Sol-gel as a Method to Tailor the Magnetic Properties of Co1+yAl2-yO4

Abstract

The magnetic properties of mesoscopic materials are modified by size and surface effects. We present a sol-gel method used to tailor these effects, and illustrate it on Co1+yAl2-yO4 spinel. Nanocomposites made of spinel oxide Co1+yAl2-yO4 particles dispersed in an amorphous SiO2 matrix were synthesized. Samples with various mass fractions -x of Co1+yAl2-yO4 in composite, ranging from predominantly SiO2 (x = 10 wt%) to predominantly spinel (x = 95 wt%), and with various Co concentrations in spinel y were studied.

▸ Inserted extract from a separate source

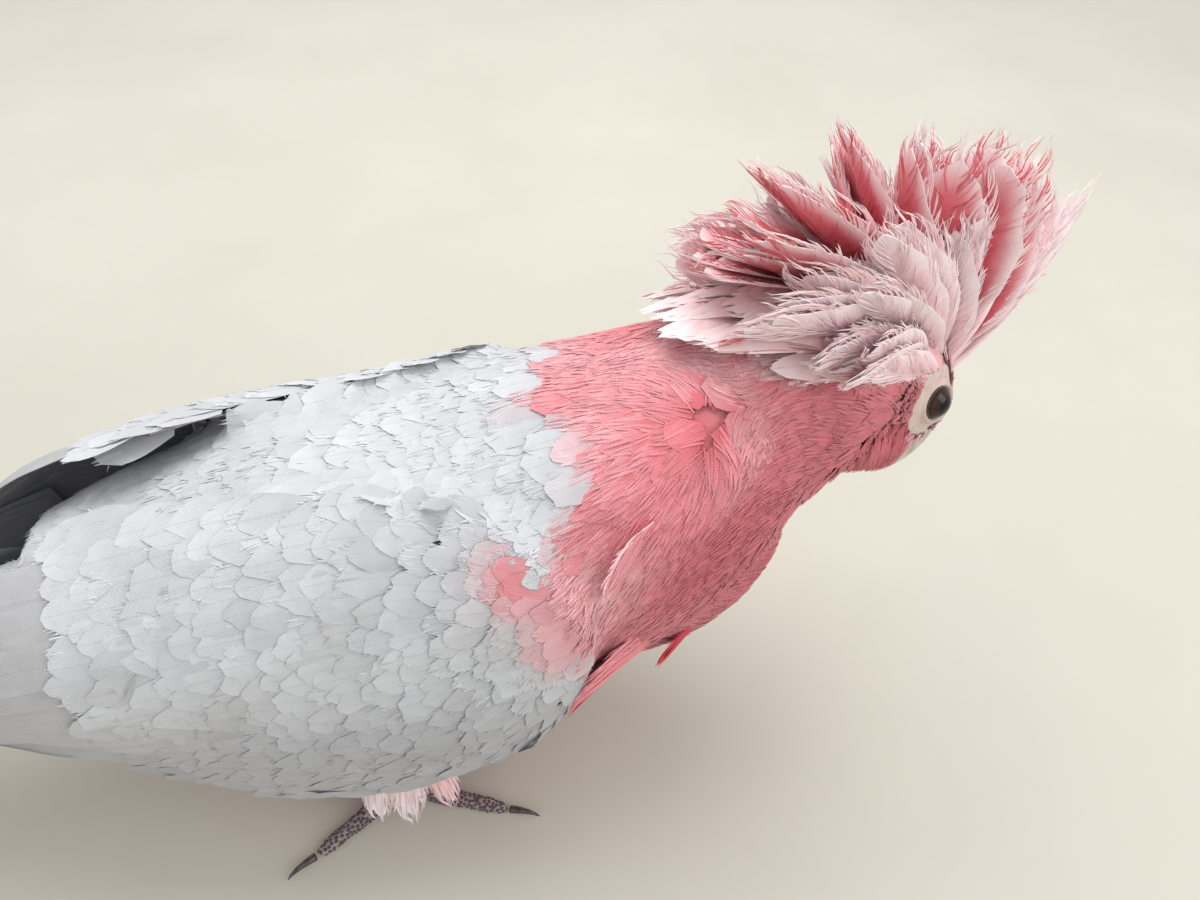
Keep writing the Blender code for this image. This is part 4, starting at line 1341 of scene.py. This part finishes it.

The spinel grain sizes were below 100 nm with a large size distribution, for samples with predominant spinel phase. Those samples showed Curie-Weiss paramagnetic behavior with antiferromagnetically interacting Co ions (theta approximate to -100 K). The grain sizes of spinel stays confined in 100 nm range even in the spinel samples diluted with as low as 5 wt% concentration of amorphous SiO2. For the samples with predominant SiO2 the crystalline nanoparticles are well separated and of size of around 100 nm, but with presence of much smaller spinel nanoparticles of about 10 nm. The magnetic properties of the samples with predominant silica phase showed complex behavior, spin-glass magnetic freezing at the lowest temperatures and lower absolute value of theta and consequently lower exchange constant.